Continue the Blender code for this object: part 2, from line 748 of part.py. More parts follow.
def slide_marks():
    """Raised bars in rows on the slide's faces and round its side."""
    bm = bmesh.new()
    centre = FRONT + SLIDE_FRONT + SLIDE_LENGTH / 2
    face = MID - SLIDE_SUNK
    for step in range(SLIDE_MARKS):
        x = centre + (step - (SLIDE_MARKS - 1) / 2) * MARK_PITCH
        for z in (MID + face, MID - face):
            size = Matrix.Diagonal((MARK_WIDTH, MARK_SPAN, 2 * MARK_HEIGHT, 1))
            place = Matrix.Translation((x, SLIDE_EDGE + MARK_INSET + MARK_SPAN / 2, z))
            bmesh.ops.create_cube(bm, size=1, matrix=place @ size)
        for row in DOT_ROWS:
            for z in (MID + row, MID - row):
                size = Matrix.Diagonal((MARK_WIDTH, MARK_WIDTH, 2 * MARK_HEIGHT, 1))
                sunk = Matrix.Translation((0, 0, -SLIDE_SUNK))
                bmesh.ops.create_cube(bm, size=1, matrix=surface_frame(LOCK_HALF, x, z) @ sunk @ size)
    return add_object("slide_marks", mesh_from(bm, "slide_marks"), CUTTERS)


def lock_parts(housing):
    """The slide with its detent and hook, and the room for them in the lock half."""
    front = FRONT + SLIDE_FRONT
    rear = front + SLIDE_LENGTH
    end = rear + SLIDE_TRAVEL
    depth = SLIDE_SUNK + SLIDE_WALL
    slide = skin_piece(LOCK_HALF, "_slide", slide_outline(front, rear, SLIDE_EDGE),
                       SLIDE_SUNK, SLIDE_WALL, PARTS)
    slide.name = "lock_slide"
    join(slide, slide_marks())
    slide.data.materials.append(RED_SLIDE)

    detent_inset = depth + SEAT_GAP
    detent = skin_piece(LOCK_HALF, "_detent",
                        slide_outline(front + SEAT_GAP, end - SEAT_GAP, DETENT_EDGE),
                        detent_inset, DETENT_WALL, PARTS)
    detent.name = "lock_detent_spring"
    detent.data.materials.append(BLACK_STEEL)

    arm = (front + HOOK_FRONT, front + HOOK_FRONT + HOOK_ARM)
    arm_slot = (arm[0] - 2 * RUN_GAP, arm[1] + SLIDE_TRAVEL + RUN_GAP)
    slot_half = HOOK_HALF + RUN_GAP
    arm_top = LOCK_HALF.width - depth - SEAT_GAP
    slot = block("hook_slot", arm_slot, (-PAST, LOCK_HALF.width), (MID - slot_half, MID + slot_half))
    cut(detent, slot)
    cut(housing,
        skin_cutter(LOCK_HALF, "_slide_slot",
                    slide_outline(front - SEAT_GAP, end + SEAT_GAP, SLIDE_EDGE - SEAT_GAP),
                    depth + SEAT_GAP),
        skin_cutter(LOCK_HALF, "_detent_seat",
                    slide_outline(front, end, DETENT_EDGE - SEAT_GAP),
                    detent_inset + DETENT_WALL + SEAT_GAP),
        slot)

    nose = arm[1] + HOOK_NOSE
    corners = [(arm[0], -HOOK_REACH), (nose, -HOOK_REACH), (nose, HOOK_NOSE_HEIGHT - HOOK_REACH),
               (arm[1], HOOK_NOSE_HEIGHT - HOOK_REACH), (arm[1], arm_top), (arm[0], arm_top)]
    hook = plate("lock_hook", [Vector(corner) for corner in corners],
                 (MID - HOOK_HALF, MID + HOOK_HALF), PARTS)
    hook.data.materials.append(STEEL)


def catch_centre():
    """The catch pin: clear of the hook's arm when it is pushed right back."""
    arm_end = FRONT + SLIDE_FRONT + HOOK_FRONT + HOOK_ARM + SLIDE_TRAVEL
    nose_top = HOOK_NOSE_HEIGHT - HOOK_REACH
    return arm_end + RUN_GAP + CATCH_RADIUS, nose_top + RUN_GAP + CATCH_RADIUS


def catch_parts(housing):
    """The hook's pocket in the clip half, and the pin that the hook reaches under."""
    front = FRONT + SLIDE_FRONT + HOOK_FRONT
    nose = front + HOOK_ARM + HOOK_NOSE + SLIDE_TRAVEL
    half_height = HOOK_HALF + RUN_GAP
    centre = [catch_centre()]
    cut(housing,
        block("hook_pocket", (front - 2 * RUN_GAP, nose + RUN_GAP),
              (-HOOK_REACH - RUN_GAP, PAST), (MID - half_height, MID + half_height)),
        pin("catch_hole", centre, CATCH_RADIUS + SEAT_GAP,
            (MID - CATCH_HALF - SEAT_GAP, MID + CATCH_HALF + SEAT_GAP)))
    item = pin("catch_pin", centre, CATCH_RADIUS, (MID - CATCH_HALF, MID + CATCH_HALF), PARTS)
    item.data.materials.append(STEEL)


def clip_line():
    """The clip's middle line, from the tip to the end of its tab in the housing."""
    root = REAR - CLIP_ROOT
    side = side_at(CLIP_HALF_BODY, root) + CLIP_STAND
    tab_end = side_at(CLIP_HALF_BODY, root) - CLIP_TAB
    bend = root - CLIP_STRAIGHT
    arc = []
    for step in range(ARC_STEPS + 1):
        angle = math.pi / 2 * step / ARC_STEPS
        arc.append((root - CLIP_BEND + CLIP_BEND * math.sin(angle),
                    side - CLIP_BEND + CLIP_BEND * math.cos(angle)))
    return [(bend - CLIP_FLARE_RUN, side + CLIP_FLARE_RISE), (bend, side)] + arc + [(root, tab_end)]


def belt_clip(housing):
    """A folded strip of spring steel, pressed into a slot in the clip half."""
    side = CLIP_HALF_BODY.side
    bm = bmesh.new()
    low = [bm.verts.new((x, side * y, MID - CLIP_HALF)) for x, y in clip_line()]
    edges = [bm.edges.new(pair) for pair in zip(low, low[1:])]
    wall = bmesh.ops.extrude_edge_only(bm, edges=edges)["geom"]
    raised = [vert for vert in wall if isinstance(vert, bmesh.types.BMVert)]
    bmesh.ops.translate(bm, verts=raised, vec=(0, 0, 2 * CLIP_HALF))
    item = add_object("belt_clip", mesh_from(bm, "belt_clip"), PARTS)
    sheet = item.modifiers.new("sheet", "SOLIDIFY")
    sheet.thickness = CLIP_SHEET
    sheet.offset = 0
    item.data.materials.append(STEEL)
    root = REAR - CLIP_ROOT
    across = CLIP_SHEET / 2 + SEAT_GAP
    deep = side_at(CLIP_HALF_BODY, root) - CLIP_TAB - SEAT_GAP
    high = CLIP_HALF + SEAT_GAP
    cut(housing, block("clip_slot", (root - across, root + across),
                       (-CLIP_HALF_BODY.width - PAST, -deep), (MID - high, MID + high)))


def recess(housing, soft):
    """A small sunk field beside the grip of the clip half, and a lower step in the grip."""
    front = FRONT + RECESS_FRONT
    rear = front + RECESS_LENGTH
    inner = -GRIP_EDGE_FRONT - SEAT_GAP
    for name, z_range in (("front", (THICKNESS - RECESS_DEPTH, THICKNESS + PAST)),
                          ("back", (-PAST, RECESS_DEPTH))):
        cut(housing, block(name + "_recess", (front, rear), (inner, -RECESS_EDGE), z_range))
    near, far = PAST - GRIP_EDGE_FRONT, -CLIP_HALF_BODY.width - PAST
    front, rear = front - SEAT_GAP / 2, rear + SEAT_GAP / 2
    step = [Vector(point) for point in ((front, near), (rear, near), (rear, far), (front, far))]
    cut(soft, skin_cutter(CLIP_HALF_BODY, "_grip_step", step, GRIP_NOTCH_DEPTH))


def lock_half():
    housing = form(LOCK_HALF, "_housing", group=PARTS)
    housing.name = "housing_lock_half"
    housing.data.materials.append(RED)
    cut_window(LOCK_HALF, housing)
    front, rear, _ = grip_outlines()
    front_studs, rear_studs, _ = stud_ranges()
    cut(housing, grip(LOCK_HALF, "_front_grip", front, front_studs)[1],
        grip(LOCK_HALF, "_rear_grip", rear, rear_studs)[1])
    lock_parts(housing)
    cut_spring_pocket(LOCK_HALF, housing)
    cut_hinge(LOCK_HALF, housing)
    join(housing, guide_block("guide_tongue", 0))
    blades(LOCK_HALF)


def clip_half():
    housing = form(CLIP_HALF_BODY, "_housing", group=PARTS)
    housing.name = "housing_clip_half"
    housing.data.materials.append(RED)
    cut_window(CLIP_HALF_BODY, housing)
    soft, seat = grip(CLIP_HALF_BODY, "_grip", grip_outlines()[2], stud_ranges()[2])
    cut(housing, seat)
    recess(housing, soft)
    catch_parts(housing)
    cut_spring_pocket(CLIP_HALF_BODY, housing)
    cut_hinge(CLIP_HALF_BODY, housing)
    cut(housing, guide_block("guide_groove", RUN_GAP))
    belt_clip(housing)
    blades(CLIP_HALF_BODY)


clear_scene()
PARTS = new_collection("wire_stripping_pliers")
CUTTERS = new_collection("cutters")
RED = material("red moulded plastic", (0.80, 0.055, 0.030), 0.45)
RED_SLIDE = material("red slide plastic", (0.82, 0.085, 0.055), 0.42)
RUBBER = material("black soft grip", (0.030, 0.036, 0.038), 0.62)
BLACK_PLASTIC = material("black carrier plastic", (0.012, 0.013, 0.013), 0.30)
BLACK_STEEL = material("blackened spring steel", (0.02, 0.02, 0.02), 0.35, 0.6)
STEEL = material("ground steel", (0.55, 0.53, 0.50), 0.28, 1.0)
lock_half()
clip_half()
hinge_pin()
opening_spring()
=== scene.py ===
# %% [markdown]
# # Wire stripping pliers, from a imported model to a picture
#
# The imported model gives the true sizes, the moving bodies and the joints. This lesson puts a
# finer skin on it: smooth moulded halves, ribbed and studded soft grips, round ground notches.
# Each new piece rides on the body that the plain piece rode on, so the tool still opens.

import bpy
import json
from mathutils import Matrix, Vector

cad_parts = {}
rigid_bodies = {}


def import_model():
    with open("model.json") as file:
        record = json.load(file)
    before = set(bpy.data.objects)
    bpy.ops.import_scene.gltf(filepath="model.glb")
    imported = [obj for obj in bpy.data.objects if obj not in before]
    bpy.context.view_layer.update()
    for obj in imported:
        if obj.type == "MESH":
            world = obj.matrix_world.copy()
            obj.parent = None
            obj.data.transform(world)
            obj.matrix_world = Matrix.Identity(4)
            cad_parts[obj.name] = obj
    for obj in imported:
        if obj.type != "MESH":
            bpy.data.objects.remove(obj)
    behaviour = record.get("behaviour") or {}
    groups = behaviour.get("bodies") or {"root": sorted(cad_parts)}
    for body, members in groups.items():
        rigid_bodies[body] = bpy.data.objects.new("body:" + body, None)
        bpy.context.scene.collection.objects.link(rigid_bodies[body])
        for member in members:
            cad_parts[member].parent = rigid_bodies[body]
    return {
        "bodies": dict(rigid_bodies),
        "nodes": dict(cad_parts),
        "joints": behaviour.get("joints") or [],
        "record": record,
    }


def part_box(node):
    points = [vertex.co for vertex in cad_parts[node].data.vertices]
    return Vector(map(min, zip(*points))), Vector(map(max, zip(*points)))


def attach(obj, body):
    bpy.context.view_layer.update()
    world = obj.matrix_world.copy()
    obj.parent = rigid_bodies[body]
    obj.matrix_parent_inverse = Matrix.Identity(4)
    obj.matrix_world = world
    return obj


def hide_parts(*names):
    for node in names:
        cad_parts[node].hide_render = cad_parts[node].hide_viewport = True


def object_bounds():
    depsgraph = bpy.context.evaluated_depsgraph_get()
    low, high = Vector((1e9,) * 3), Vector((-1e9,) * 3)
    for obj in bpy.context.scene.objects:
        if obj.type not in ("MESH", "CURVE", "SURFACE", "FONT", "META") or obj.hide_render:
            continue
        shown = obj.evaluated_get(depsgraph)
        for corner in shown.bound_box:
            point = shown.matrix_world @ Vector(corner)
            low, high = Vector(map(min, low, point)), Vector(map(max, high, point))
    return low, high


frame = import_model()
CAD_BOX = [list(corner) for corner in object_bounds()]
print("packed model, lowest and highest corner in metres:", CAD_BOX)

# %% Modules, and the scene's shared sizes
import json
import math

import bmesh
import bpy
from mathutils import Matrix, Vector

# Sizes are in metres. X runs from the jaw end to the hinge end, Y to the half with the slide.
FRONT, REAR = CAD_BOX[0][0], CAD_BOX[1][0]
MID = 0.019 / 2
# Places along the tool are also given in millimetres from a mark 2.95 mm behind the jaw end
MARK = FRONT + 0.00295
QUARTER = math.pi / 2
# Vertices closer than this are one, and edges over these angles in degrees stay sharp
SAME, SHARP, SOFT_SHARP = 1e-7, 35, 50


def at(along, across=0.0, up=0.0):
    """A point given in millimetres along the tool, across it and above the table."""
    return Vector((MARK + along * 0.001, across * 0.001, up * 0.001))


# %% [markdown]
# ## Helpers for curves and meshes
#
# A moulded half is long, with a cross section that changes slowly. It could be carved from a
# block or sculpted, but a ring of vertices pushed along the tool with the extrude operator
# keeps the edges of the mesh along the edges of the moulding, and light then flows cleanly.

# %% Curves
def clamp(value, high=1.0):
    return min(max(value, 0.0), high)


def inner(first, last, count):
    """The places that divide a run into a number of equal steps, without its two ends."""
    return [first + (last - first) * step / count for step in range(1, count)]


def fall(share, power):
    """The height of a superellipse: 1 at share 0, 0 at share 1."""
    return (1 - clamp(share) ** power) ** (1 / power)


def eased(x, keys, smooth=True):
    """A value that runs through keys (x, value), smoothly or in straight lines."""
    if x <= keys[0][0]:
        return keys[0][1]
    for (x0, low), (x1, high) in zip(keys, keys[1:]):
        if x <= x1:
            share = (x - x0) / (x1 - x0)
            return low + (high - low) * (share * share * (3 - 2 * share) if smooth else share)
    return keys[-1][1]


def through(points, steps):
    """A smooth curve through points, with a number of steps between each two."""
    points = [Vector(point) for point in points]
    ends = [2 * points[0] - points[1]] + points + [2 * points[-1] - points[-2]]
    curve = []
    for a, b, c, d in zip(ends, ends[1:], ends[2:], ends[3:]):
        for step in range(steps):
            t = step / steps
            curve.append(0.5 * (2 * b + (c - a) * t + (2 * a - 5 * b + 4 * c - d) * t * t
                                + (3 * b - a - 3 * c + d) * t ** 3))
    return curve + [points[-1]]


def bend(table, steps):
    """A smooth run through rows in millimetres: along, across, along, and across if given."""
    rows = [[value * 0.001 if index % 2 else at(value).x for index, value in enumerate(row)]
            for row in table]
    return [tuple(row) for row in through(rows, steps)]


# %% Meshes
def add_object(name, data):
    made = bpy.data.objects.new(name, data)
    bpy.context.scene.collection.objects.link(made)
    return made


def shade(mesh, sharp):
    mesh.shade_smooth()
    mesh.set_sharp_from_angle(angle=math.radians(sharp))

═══

### Aim of the task:
Output exactly those lines that lie from the line with "clear_scene()" through the line with "obj.parent = None", with both of those lines included.

### Task answer:
clear_scene()
PARTS = new_collection("wire_stripping_pliers")
CUTTERS = new_collection("cutters")
RED = material("red moulded plastic", (0.80, 0.055, 0.030), 0.45)
RED_SLIDE = material("red slide plastic", (0.82, 0.085, 0.055), 0.42)
RUBBER = material("black soft grip", (0.030, 0.036, 0.038), 0.62)
BLACK_PLASTIC = material("black carrier plastic", (0.012, 0.013, 0.013), 0.30)
BLACK_STEEL = material("blackened spring steel", (0.02, 0.02, 0.02), 0.35, 0.6)
STEEL = material("ground steel", (0.55, 0.53, 0.50), 0.28, 1.0)
lock_half()
clip_half()
hinge_pin()
opening_spring()
=== scene.py ===
# %% [markdown]
# # Wire stripping pliers, from a imported model to a picture
#
# The imported model gives the true sizes, the moving bodies and the joints. This lesson puts a
# finer skin on it: smooth moulded halves, ribbed and studded soft grips, round ground notches.
# Each new piece rides on the body that the plain piece rode on, so the tool still opens.

import bpy
import json
from mathutils import Matrix, Vector

cad_parts = {}
rigid_bodies = {}


def import_model():
    with open("model.json") as file:
        record = json.load(file)
    before = set(bpy.data.objects)
    bpy.ops.import_scene.gltf(filepath="model.glb")
    imported = [obj for obj in bpy.data.objects if obj not in before]
    bpy.context.view_layer.update()
    for obj in imported:
        if obj.type == "MESH":
            world = obj.matrix_world.copy()
            obj.parent = None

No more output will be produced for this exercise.